Wear Gear

When I was a teenager, my parents forced me wear a full helmet on my moped. I crashed on snow and ice, and because of the helmet, I got away with a mild concussion instead of a wrecked jaw. I also squashed my ankle, but that healed up pretty fast

Road rash hurts. Bad. And for a long time. So, it's worth investing in good gear.

Yeah, it can get hotter than a t-shirt, but armored mesh is pretty good.

  • Helmet. Get the best helmet you can afford. Make sure it fits snugly. On the road, don't ride without it.
  • Gloves. If you make a living using your hands (I am a writer and programmer), invest in good leather gloves. Look for leather, knuckle protection, and a decent gauntlet for your wrists.
  • Boots. Leather or plastic, it must go above and protect your ankles. Fractured ankles suck big time. If your foot ends up under your bike, which can happen even if you drop it at low speed, you want your ankle to be protected.
  • Pants.
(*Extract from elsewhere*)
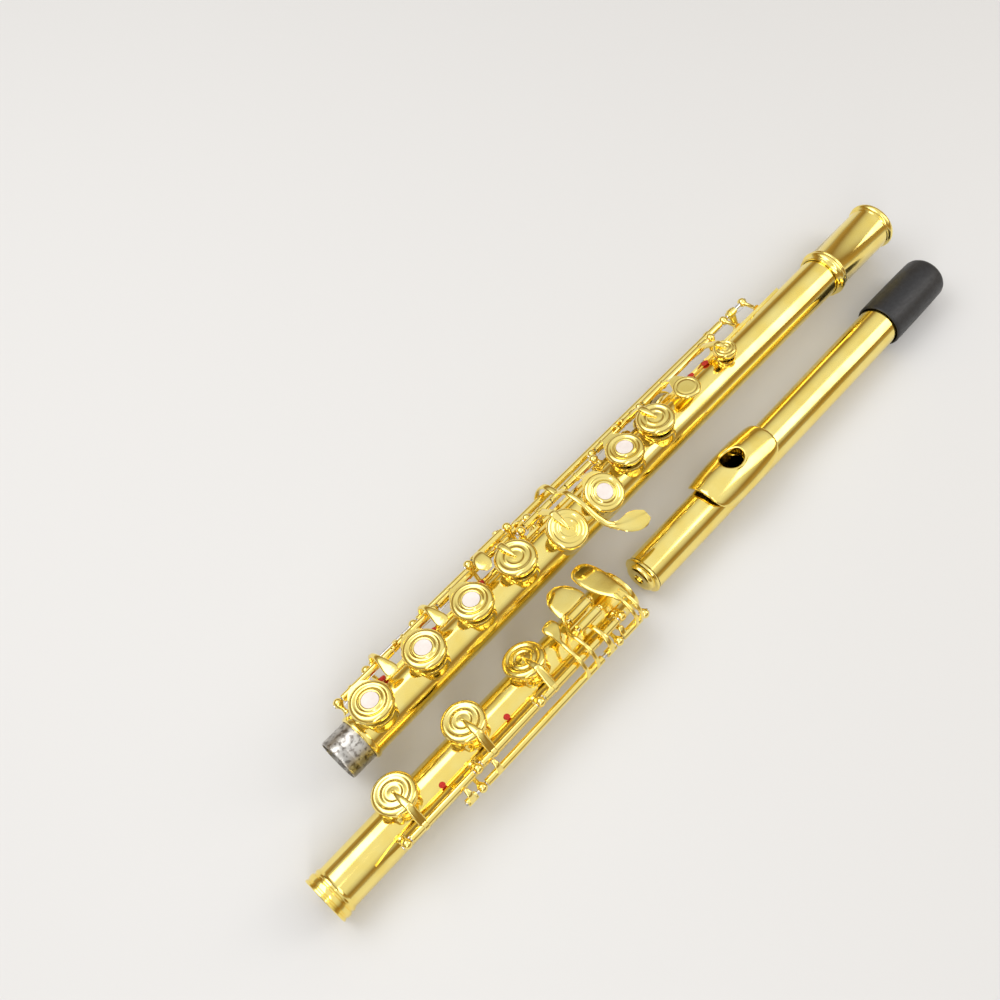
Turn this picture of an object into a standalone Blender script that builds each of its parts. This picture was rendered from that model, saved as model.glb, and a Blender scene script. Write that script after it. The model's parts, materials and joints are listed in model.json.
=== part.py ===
"""Open-hole concert flute, taken down into its three sections and laid side by side.

The body section lies along +X with its cups up and its rods towards +Y.  The foot and the head lie in line
beside it, at -Y.  Each section is built in its own frame: X along the tube, the cup line at +Z.  An angle
is measured about X from +Z towards +Y, and a distance "out" is measured from the tube's axis.
Lengths are in millimetres until the mesh is made.
"""

import math

import bmesh
import bpy
from mathutils import Matrix, Vector

MM = 0.001

# Section frames: where each tube's axis lies, and how far its cup line leans towards +Y.
LANE_Y = -36.0
FOOT_Y = -33.4
BODY_AXIS_Z = 18.0
LANE_AXIS_Z = 11.2
BODY_LEAN = 7.0
FOOT_LEAN = 28.0
HEAD_LEAN = 20.0
FOOT_X = -52.0
HEAD_X = 131.0

# Tubes.
TUBE_R = 9.9
BORE_R = 9.5
TUBE_STEPS = 24
BODY_LENGTH = 318.0
BARREL_END = 354.0
BARREL_R = 10.9
BARREL_BORE_R = 10.15
TENON_LENGTH = 12.0
TENON_R = 9.38
TENON_BORE_R = 8.8
FOOT_LENGTH = 174.0
SOCKET_OUTER_R = 10.6

# Tone holes and cups.
CHIMNEY_TOP = 12.2
CHIMNEY_WALL = 0.9
CUP_STEPS = 16
CUP_SEAT = 12.6
CUP_HEIGHT = 2.9
CUP_WALL = 0.6
CUP_CEILING = 1.75
PAD_GAP = 0.3
PAD_TOP = 1.45
PAD_BOTTOM = -0.25
FINGER_HOLE_R = 3.5
PLUG_R = 3.2

# Hinges.
HINGE_R = 1.7
HINGE_BORE_R = 1.15
ROD_R = 0.85
POST_R = 2.15
POST_WAIST_R = 1.0
POST_FOOT = 10.9
SLANTED_FOOT = 11.3
HINGE_STEPS = 8
KEY_TRAVEL = math.radians(9.0)

# Rod lines: angle about the tube and distance out, in degrees and millimetres.
MAIN_LINE = (64.0, 16.2)
OFFSET_LINE = (44.0, 15.2)
TRILL_LINE = (84.0, 18.6)
LEVER_LINE = (49.0, 20.2)
THUMB_LINE = (168.0, 14.2)
FOOT_LINE = (-67.0, 16.0)
FOOT_LEVER_LINE = (-92.0, 17.4)

# Body cups: place along the tube, angle, cup radius, tone-hole radius.
D_CUP = (11.5, 0.0, 9.4, 6.9)
E_CUP = (40.9, 0.0, 9.4, 6.9)
F_CUP = (68.7, 0.0, 9.3, 6.7)
F_SHARP_CUP = (94.9, 0.0, 9.3, 6.7)
LOWER_G_CUP = (119.5, -26.0, 9.2, 6.6)
G_CUP = (142.9, -26.0, 9.2, 6.6)
A_CUP = (164.9, 0.0, 8.8, 6.4)
B_FLAT_CUP = (185.7, 0.0, 8.8, 6.4)
INDEX_PLATE = (207.5, 0.0, 6.4)
C_SHARP_CUP = (235.0, 0.0, 5.4, 3.2)
G_SHARP_CUP = (122.0, 127.0, 8.4, 6.2)
THUMB_CUP = (205.3, 118.0, 8.2, 6.0)
D_TRILL_CUP = (246.0, 125.0, 5.2, 3.6)
D_SHARP_TRILL_CUP = (264.0, 125.0, 5.2, 3.6)
BODY_HOLES = (D_CUP, E_CUP, F_CUP, F_SHARP_CUP, LOWER_G_CUP, G_CUP, A_CUP, B_FLAT_CUP, C_SHARP_CUP,
              G_SHARP_CUP, THUMB_CUP, D_TRILL_CUP, D_SHARP_TRILL_CUP)

# Foot cups, from the foot's lower end.
FOOT_C_CUP = (45.3, 0.0, 9.5, 7.3)
FOOT_C_SHARP_CUP = (83.7, 0.0, 9.5, 7.3)
FOOT_D_SHARP_CUP = (119.3, 0.0, 9.5, 7.3)

# Head, from the crown's outer end.
HEAD_LENGTH = 218.0
CROWN_LENGTH = 12.0
EMBOUCHURE_X = 67.5
CORK_FACE_X = 50.5
CORK_LENGTH = 18.0
HEAD_WALL = 0.45
CAP_START = 179.5
CAP_END = 221.0
CAP_R = 11.2
CAP_BORE_R = 10.25

GOLD = ((0.95, 0.66, 0.22, 1.0), 0.16, 1.0)
SILVER = ((0.72, 0.70, 0.66, 1.0), 0.38, 1.0)
STEEL = ((0.62, 0.61, 0.60, 1.0), 0.3, 1.0)
PAD_SKIN = ((0.86, 0.80, 0.62, 1.0), 0.6, 0.0)
PLUG_WHITE = ((0.80, 0.74, 0.70, 1.0), 0.45, 0.0)
BLACK_PLASTIC = ((0.02, 0.02, 0.022, 1.0), 0.5, 0.0)
CORK_BROWN = ((0.55, 0.38, 0.22, 1.0), 0.85, 0.0)


# ---------------------------------------------------------------- scene


def start_scene():
    for obj in list(bpy.data.objects):
        bpy.data.objects.remove(obj, do_unlink=True)
    collection = bpy.data.collections.new("concert_flute")
    bpy.context.scene.collection.children.link(collection)
    return collection


def make_material(name, look):
    colour, roughness, metallic = look
    material = bpy.data.materials.new(name)
    material.use_nodes = True
    shader = material.node_tree.nodes["Principled BSDF"]
    shader.inputs["Base Color"].default_value = colour
    shader.inputs["Roughness"].default_value = roughness
    shader.inputs["Metallic"].default_value = metallic
    return material


def section_empty(name, x, y, z, lean):
    empty = bpy.data.objects.new(name, None)
    empty.location = (x * MM, y * MM, z * MM)
    empty.rotation_euler = (math.radians(-lean), 0.0, 0.0)
    FLUTE.objects.link(empty)
    return empty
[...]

Protect your knees.
  • Jacket. Protect your back and your elbows.
  • If you are older or have osteoporosis, consider additional protection for your hips and tailbone.
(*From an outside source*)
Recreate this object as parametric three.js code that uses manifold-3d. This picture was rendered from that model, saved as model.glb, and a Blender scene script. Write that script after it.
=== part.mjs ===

There are many good gear providers, and the amount of protection depends on where you ride and your relationship to risk.

For road riding, I ended up with:

  • Motoport Kevlar Mesh suit. It's as comfortable as things get in the heat.
  • Racer (summer) and Alpinestar (winter) gloves.
  • Daytona leather boots.

I also have Helimot leathers that were made for Ty Howard but he ended up not using them.